- TASK BRIEF:
Quote precisely the run of lines opening with the line containing "const group = new THREE.Group();" and closing with the line containing "points = [vertex.co", and nothing else.
##### AVAILABLE RECORDS
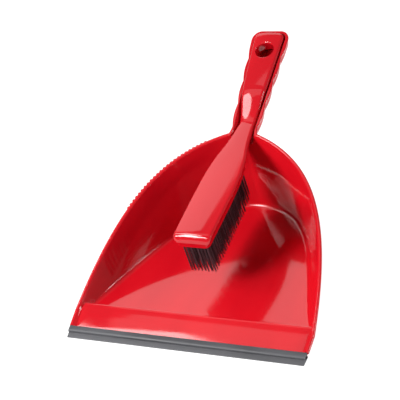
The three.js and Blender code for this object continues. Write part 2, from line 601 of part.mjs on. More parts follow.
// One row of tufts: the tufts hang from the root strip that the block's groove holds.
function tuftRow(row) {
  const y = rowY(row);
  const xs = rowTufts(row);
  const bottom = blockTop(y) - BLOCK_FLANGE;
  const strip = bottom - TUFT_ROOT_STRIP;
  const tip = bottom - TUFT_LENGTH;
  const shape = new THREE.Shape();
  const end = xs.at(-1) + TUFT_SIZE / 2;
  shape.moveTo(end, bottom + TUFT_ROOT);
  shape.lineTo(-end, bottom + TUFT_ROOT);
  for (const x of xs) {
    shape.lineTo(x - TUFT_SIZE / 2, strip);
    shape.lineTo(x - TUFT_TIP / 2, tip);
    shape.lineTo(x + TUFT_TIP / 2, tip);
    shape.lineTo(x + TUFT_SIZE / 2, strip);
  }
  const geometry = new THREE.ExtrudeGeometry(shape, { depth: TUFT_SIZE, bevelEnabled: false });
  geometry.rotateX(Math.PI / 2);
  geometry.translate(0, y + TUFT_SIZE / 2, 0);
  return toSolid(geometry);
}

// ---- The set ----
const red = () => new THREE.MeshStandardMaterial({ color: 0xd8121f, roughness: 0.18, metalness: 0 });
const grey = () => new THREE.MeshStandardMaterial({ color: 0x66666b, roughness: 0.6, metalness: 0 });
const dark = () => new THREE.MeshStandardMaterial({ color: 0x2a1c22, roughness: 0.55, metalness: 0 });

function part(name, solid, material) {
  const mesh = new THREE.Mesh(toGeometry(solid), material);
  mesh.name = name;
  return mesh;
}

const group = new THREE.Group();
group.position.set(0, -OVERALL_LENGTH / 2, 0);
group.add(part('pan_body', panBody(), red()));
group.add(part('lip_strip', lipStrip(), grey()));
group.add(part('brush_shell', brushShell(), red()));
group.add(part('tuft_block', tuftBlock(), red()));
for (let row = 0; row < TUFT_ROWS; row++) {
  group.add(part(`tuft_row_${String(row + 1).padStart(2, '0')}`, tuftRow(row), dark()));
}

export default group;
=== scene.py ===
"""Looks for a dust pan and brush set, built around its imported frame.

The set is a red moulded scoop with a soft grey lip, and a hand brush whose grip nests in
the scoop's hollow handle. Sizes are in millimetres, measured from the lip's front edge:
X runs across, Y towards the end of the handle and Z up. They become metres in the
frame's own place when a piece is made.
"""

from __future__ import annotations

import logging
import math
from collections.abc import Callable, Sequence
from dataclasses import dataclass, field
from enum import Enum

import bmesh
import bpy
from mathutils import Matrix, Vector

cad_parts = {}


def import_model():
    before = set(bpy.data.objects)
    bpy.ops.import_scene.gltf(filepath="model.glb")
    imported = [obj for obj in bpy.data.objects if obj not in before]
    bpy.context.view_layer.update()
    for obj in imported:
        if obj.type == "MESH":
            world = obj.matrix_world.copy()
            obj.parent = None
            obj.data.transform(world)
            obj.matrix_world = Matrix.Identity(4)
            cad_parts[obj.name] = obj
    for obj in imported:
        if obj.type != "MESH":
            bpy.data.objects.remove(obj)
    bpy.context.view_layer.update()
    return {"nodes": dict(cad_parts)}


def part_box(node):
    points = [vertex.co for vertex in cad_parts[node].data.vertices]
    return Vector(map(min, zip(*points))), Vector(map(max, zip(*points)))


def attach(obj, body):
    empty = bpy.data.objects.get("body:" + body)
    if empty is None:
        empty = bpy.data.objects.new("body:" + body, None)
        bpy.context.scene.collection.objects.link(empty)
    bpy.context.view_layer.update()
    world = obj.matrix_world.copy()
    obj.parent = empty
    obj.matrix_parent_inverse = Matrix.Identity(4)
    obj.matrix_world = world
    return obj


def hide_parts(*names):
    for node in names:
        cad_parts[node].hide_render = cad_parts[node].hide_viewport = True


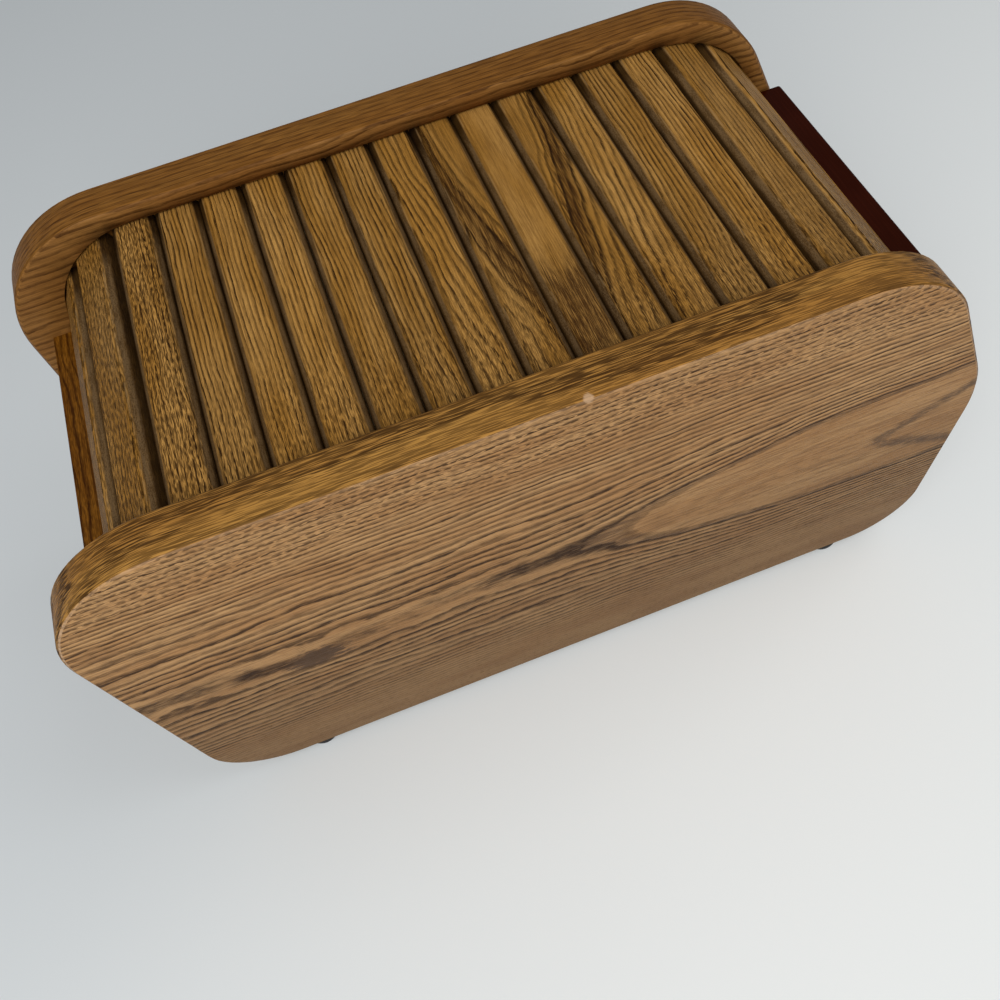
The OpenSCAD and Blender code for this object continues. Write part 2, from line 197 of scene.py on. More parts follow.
##########
- SOLUTION:
const group = new THREE.Group();
group.position.set(0, -OVERALL_LENGTH / 2, 0);
group.add(part('pan_body', panBody(), red()));
group.add(part('lip_strip', lipStrip(), grey()));
group.add(part('brush_shell', brushShell(), red()));
group.add(part('tuft_block', tuftBlock(), red()));
for (let row = 0; row < TUFT_ROWS; row++) {
  group.add(part(`tuft_row_${String(row + 1).padStart(2, '0')}`, tuftRow(row), dark()));
}

export default group;
=== scene.py ===
"""Looks for a dust pan and brush set, built around its imported frame.

The set is a red moulded scoop with a soft grey lip, and a hand brush whose grip nests in
the scoop's hollow handle. Sizes are in millimetres, measured from the lip's front edge:
X runs across, Y towards the end of the handle and Z up. They become metres in the
frame's own place when a piece is made.
"""

from __future__ import annotations

import logging
import math
from collections.abc import Callable, Sequence
from dataclasses import dataclass, field
from enum import Enum

import bmesh
import bpy
from mathutils import Matrix, Vector

cad_parts = {}


def import_model():
    before = set(bpy.data.objects)
    bpy.ops.import_scene.gltf(filepath="model.glb")
    imported = [obj for obj in bpy.data.objects if obj not in before]
    bpy.context.view_layer.update()
    for obj in imported:
        if obj.type == "MESH":
            world = obj.matrix_world.copy()
            obj.parent = None
            obj.data.transform(world)
            obj.matrix_world = Matrix.Identity(4)
            cad_parts[obj.name] = obj
    for obj in imported:
        if obj.type != "MESH":
            bpy.data.objects.remove(obj)
    bpy.context.view_layer.update()
    return {"nodes": dict(cad_parts)}


def part_box(node):
    points = [vertex.co for vertex in cad_parts[node].data.vertices]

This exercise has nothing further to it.